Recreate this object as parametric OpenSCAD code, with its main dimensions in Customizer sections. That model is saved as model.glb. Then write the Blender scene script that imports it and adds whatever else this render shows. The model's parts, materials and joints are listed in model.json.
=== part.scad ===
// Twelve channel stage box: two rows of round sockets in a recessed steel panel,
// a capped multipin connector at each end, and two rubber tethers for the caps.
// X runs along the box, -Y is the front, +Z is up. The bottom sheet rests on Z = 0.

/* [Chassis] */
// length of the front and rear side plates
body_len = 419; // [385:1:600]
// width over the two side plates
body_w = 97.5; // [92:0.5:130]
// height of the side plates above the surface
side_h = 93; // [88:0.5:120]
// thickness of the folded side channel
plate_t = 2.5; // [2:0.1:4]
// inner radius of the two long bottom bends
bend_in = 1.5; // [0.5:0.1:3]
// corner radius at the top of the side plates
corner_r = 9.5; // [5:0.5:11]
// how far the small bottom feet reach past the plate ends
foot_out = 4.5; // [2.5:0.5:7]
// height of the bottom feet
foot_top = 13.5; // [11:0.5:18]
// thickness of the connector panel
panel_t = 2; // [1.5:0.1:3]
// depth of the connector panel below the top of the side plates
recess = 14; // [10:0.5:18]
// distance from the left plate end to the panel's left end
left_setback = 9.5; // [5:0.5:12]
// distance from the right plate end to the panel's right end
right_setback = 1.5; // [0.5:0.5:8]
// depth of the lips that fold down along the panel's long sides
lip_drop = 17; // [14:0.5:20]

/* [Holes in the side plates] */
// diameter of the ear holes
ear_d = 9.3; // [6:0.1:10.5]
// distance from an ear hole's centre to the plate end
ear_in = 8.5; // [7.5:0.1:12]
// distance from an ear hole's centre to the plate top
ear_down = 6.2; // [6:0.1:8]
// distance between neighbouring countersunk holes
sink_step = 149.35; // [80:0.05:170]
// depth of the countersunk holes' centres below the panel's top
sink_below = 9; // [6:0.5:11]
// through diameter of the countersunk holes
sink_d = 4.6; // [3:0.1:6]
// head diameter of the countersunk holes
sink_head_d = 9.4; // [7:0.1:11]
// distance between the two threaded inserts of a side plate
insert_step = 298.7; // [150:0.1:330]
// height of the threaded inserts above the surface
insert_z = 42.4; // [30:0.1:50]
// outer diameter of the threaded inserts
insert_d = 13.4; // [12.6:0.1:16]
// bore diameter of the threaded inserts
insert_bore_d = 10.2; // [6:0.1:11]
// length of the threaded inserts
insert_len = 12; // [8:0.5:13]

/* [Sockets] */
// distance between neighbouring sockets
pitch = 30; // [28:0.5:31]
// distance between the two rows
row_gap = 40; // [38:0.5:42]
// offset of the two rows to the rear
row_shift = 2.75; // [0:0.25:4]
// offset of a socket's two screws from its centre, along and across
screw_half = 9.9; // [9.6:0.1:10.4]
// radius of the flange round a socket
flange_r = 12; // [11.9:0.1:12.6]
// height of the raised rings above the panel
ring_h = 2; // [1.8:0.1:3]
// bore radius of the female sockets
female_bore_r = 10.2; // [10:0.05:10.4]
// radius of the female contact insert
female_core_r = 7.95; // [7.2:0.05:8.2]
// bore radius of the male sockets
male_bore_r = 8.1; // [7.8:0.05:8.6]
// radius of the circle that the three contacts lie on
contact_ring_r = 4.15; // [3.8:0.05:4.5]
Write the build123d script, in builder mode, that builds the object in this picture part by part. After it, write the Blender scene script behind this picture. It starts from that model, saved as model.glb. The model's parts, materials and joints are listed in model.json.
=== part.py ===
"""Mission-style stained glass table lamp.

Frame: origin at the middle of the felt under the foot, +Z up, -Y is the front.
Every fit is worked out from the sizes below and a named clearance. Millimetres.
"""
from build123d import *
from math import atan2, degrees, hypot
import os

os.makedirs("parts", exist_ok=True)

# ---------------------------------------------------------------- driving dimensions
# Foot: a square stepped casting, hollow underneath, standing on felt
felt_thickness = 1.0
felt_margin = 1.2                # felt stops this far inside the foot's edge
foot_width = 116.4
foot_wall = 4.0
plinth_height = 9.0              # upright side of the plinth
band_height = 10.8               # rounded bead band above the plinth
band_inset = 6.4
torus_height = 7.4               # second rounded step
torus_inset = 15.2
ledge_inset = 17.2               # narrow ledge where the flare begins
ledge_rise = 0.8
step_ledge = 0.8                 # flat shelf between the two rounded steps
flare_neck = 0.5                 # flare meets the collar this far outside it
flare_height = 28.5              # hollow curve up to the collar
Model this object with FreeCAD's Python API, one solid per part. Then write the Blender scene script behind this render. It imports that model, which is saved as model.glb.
++++++++++
(Directive):
Your output shall consist solely of the lines from the line with "Write the build123d" to the line with "glass table lamp.", reproduced exactly, both ends included.

(Full answer):
Write the build123d script, in builder mode, that builds the object in this picture part by part. After it, write the Blender scene script behind this picture. It starts from that model, saved as model.glb. The model's parts, materials and joints are listed in model.json.
=== part.py ===
"""Mission-style stained glass table lamp.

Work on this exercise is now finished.